Since 1965, my first year of medical school, I knew that coal kills (see Alan Lockwood’s The Silent Epidemic: Coal and the Hidden Threat to Health). Since 1989, when I read Bill McKibben’s The End of Nature, I knew that climate change was the most serious threat to humanity and all other life on earth other than a nuclear holocaust.
It is amazing therefore to watch both of our presidential candidates never discuss climate change, called one of the greatest moral challenges of our times by both climate scientists and faith leaders from all major religious traditions.
It is more than disheartening to hear them use the words “clean coal” to describe our reliance on coal. Coal kills – period.
A Harvard University study (Full cost accounting for the life cycle of coal) estimated $74 billion dollars yearly of public health costs in Appalachia alone. If you ever held a piece of coal in your hands you know that coal is dirty, not clean.
Coal is expensive – all external costs add $374 billion in added costs to coal yearly.
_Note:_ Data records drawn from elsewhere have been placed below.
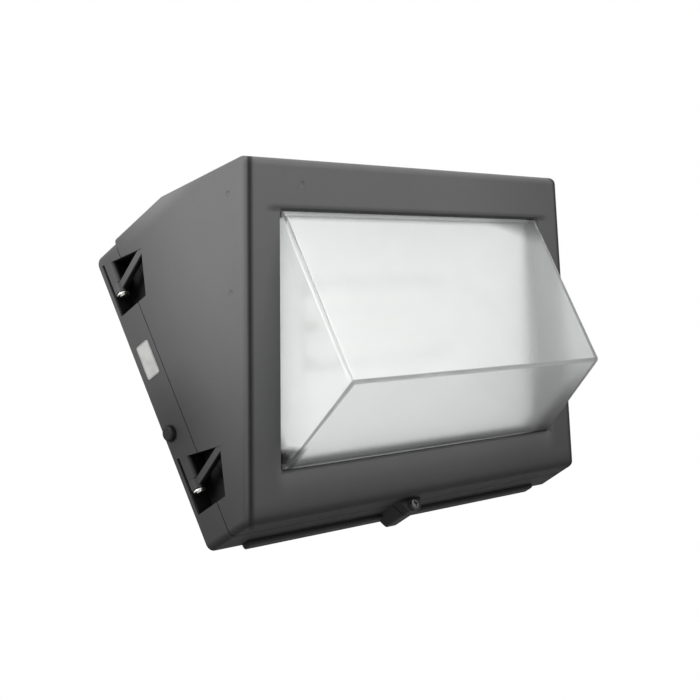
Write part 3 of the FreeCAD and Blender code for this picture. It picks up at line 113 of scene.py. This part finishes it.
class Shader:
    """A material or world under construction."""

    def __init__(self, owner):
        owner.use_nodes = True
        self.owner = owner
        self.tree = owner.node_tree
        self.tree.nodes.clear()

    @staticmethod
    def feed(tree, slot, value):
        if isinstance(value, Flow):
            tree.links.new(value.socket, slot)
        else:
            slot.default_value = value

    def node(self, kind, output=0, settings=(), **inputs):
        """Adds a node, sets it up, then feeds its sockets, which are named with _ for a space."""
        node = self.tree.nodes.new("ShaderNode" + kind)
        for name, value in dict(settings).items():
            setattr(node, name, value)
        for name, value in inputs.items():
            slot = int(name[1:]) if name[0] == "i" and name[1:].isdigit() else name.replace("_", " ")
            self.feed(self.tree, node.inputs[slot], value)
        return Flow(self.tree, node.outputs[output])

    def coordinates(self):
        return self.node("TexCoord", "Object")

    def along(self, axis):
        """The object coordinate along X, Y or Z, in metres."""
        return self.node("SeparateXYZ", axis, Vector=self.coordinates())

    def noise(self, scale, detail=3.0, roughness=0.5, stretch=(1.0, 1.0, 1.0)):
        """Noise in object space, which a stretch makes coarser or finer along one axis."""
        place = self.coordinates()
        if stretch != (1.0, 1.0, 1.0):
            place = self.node("Mapping", Vector=place, Scale=stretch)
        return self.node("TexNoise", "Fac", Vector=place, Scale=scale, Detail=detail, Roughness=roughness)

    def ramp(self, value, low, high):
        """0 below low and 1 above high, with a soft step between."""
        return self.node("MapRange", settings={"interpolation_type": "SMOOTHSTEP"}, Value=value,
                         From_Min=low, From_Max=high)

    def fade(self, value, low, high):
        """1 below low and 0 above high, with a soft step between."""
        return 1.0 - self.ramp(value, low, high)

    def band(self, value, low, full, wane, high):
        """1 from full to wane, and 0 below low and above high, with soft steps between."""
        return self.ramp(value, low, full) * self.fade(value, wane, high)

    def least(self, first, second):
        return first.math("MINIMUM", first, second)

    def most(self, first, second):
        return first.math("MAXIMUM", first, second)

    def mix(self, share, first, second):
        """Mixes two colours."""
        return self.node("Mix", 2, {"data_type": "RGBA"}, i0=share, i6=first, i7=second)

    def grey(self, tone, warmth=1.0):
        return self.node("CombineColor", Red=tone, Green=tone, Blue=tone * warmth)

    def bump(self, height, depth, strength=1.0):
        return self.node("Bump", Height=height, Distance=depth, Strength=strength)

    def surface(self, shader, kind="OutputMaterial"):
        output = self.tree.nodes.new("ShaderNode" + kind)
        self.feed(self.tree, output.inputs["Surface"], shader)
        return self.owner


FLOOR_HEIGHT = -0.75
FLOOR_SIZE = 60.0
SURROUND = 0.28
bpy.ops.object.select_all(action="DESELECT")
bpy.ops.mesh.primitive_plane_add(size=FLOOR_SIZE, location=(0.0, 0.0, FLOOR_HEIGHT))
floor = bpy.context.object
floor.name = "floor"
floor_paint = Shader(bpy.data.materials.new("floor_paint"))
floor_grain = floor_paint.noise(3.0, 4.0)
floor_pale = floor_paint.mix(floor_grain, (0.84, 0.84, 0.84, 1.0), (0.88, 0.88, 0.88, 1.0))
floor.data.materials.append(floor_paint.surface(floor_paint.node(
    "BsdfPrincipled", Base_Color=floor_pale, Roughness=0.7)))

world = bpy.data.worlds.new("surround")
bpy.context.scene.world = world
sky = Shader(world)
seen = sky.node("LightPath", "Is Camera Ray") + sky.node("LightPath", "Is Glossy Ray")
seen = sky.least(seen + sky.node("LightPath", "Is Transmission Ray"), 1.0)
sky.surface(sky.node(
    "Background", Color=(1.0, 1.0, 1.0, 1.0), Strength=SURROUND + seen * (1.0 - SURROUND)), "OutputWorld")

LAMPS = {
    # name: place, watts, size
    "left_lamp": ((-1.9, -0.15, 0.9), 28.0, 1.1),
    "front_lamp": ((0.7, -1.9, 0.7), 26.0, 1.4),
    "low_lamp": ((-0.3, -1.1, -0.65), 4.0, 1.0),
}
for lamp_name, (place, watts, size) in LAMPS.items():
    lamp_data = bpy.data.lights.new(lamp_name, "AREA")
    lamp_data.energy = watts
    lamp_data.size = size
    lamp = bpy.data.objects.new(lamp_name, lamp_data)
    bpy.context.scene.collection.objects.link(lamp)
    lamp.location = place
    lamp.rotation_mode = "QUATERNION"
    lamp.rotation_quaternion = (-Vector(place)).to_track_quat("-Z", "Y")


# ---------------------------------------------------------------- casting
# The housing and the cover are aluminium die castings with a dark grey satin powder coat, which shows
# as a fine orange peel. Shade is painted into the coat: darker on the face, beside the face's upright
# edges, in the hinge pockets, along the opening's top edge, near the wall and towards the bottom, and
# paler as painted light along the top of the left side and along the opening's bottom edge. It is also
# painted darker round the nub.
def dress(material, *names):
    """Gives CAD nodes one material."""
    for name in names:
        mesh = nodes[name].data
        mesh.materials.clear()
        mesh.materials.append(material)


HALF_WIDTH = 0.1895
SIDE_SLOPE = 0.1
HALF_HEIGHT = 0.1165
TOP_DROP = 0.021
FACE_TOP_DEPTH = 0.1585
FACE_BOTTOM_DEPTH = 0.0393
FACE_TOP_Z = HALF_HEIGHT - TOP_DROP
FACE_TILT = math.atan2(FACE_TOP_DEPTH - FACE_BOTTOM_DEPTH, FACE_TOP_Z + HALF_HEIGHT)
UPPER_HINGE_Z = HALF_HEIGHT - 0.033
LOWER_HINGE_Z = 0.0455 - HALF_HEIGHT
POCKET_HALF = 0.022
POCKET_DEPTH = 0.045
NUB_Z = LOWER_HINGE_Z + 0.040
NUB_DEPTH = 0.0065
NUB_R = 0.0055
NUB_SMUDGE_R = 0.06
CASTING_GREY = 0.152

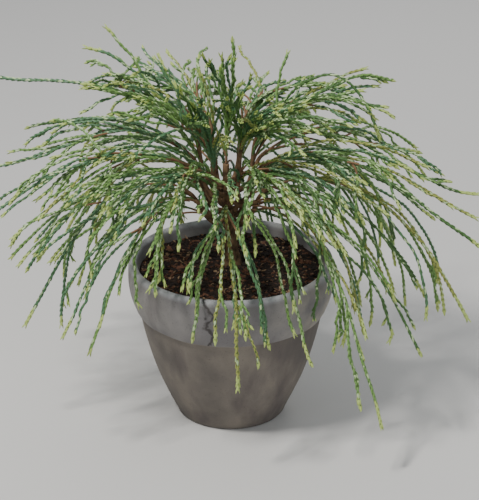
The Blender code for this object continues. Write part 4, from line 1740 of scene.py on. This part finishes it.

Coal destroys communities – more than 500 mountains decapitated, 2000 miles of streams lost, and whole towns abandoned because of mountain top removal mining in Appalachia.
Coal is not just destroying Appalachian communities. North Carolina is home to 14 high hazard coal ash ponds that are leaking toxic chemicals into our groundwater (High Levels of Coal Ash Contaminants Found in N.C. Waters). North Carolina’s agencies are not adequately protecting our groundwater, so a coalition of environmental organizations has filed litigation against the Environmental Management Commission to enforce its regulations. Although not an official intervener in this litigation, NC Interfaith Power & Light is a member of Asheville Beyond Coal. Our goal is to have Progress Energy close its Skyland Coal Plant by 2025.
You can do your part now by contacting Senator Hagan’s and Senator Burr’s offices and asking them to reject any legislation that hampers the EPA from making enforceable rules on coal ash regulation such as Senate Bill 3512.